■ **REQUIREMENT**: Return verbatim everything from the first line through the line that contains "size.base_seal, TAP_AT, TURN)", and stop there.

■ **SUPPLIED DATA**:

# # # # # # #

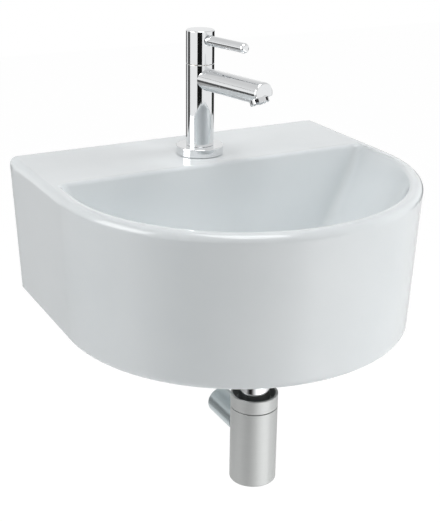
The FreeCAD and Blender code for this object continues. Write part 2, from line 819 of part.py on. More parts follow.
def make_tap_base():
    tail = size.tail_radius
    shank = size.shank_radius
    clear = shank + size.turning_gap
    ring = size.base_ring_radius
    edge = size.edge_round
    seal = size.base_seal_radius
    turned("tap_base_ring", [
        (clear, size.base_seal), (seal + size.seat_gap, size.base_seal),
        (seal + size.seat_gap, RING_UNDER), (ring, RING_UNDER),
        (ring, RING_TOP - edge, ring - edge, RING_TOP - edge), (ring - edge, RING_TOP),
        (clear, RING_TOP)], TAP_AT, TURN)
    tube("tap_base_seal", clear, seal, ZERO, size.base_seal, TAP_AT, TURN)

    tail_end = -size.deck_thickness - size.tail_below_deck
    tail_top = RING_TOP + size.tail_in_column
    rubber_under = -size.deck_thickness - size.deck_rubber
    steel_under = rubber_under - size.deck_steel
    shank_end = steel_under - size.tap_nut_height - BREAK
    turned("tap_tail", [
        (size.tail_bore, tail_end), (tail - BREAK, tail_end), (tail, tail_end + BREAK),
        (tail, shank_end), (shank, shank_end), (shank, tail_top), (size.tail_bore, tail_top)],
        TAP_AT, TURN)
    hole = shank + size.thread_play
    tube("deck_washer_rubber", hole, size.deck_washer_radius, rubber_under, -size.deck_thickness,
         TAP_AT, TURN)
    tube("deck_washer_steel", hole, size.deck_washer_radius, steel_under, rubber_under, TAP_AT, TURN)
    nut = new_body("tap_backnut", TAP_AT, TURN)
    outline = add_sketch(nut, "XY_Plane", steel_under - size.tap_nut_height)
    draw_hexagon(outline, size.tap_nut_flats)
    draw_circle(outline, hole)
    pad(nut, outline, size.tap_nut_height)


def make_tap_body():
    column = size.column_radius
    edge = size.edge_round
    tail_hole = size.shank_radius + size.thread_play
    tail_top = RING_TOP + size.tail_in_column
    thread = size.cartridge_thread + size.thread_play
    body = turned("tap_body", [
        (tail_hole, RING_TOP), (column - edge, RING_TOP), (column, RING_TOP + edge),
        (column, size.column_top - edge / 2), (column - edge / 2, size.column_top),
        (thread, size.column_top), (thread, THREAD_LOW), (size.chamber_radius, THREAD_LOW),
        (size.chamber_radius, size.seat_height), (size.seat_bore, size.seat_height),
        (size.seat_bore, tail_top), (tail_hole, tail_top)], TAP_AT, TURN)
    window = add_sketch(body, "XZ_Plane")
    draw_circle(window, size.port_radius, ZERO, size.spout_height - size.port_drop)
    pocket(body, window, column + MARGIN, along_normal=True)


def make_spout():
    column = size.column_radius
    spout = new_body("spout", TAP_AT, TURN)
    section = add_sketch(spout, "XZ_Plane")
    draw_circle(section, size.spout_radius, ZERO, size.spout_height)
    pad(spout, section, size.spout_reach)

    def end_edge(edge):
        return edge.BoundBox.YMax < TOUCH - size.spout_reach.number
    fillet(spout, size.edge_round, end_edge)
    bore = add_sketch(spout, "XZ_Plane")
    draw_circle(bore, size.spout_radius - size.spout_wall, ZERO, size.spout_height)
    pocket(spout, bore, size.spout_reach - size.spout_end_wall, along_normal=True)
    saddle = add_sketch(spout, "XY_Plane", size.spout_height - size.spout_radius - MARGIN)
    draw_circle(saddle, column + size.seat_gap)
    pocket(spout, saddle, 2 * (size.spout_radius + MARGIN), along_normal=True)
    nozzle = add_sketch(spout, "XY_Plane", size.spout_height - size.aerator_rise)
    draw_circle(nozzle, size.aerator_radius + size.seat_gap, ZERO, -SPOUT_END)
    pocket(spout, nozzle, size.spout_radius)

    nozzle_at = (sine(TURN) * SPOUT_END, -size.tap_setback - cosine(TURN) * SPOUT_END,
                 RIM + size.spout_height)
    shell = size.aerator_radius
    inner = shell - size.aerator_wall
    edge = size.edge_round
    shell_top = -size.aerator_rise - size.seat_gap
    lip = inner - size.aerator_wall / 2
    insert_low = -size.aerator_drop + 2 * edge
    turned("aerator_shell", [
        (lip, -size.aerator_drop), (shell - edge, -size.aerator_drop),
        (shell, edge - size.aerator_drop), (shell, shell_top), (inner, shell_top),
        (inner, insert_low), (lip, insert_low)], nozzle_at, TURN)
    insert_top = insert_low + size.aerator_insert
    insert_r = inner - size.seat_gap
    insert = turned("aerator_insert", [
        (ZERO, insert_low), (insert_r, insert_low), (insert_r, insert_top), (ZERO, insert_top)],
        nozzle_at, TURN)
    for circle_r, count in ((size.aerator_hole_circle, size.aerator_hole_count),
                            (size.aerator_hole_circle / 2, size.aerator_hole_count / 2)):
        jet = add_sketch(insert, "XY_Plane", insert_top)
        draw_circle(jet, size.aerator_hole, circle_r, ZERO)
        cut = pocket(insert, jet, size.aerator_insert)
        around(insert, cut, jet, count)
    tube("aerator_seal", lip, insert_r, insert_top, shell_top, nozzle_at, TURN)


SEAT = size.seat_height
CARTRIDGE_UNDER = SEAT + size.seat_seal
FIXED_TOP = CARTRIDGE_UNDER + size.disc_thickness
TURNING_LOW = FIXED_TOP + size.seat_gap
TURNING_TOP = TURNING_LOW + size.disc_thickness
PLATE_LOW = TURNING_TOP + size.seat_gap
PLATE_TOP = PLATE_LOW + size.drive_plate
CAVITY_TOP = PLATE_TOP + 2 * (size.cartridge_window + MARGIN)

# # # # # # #

■ **REPLY**:
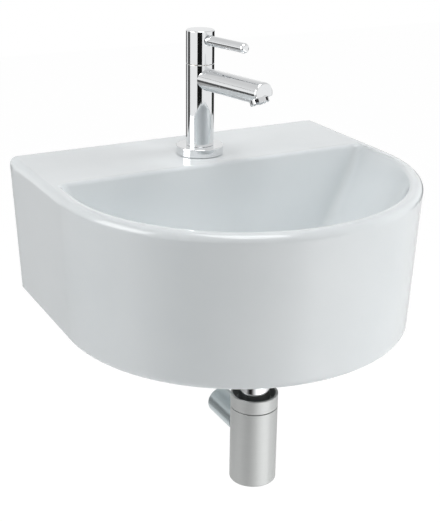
The FreeCAD and Blender code for this object continues. Write part 2, from line 819 of part.py on. More parts follow.
def make_tap_base():
    tail = size.tail_radius
    shank = size.shank_radius
    clear = shank + size.turning_gap
    ring = size.base_ring_radius
    edge = size.edge_round
    seal = size.base_seal_radius
    turned("tap_base_ring", [
        (clear, size.base_seal), (seal + size.seat_gap, size.base_seal),
        (seal + size.seat_gap, RING_UNDER), (ring, RING_UNDER),
        (ring, RING_TOP - edge, ring - edge, RING_TOP - edge), (ring - edge, RING_TOP),
        (clear, RING_TOP)], TAP_AT, TURN)
    tube("tap_base_seal", clear, seal, ZERO, size.base_seal, TAP_AT, TURN)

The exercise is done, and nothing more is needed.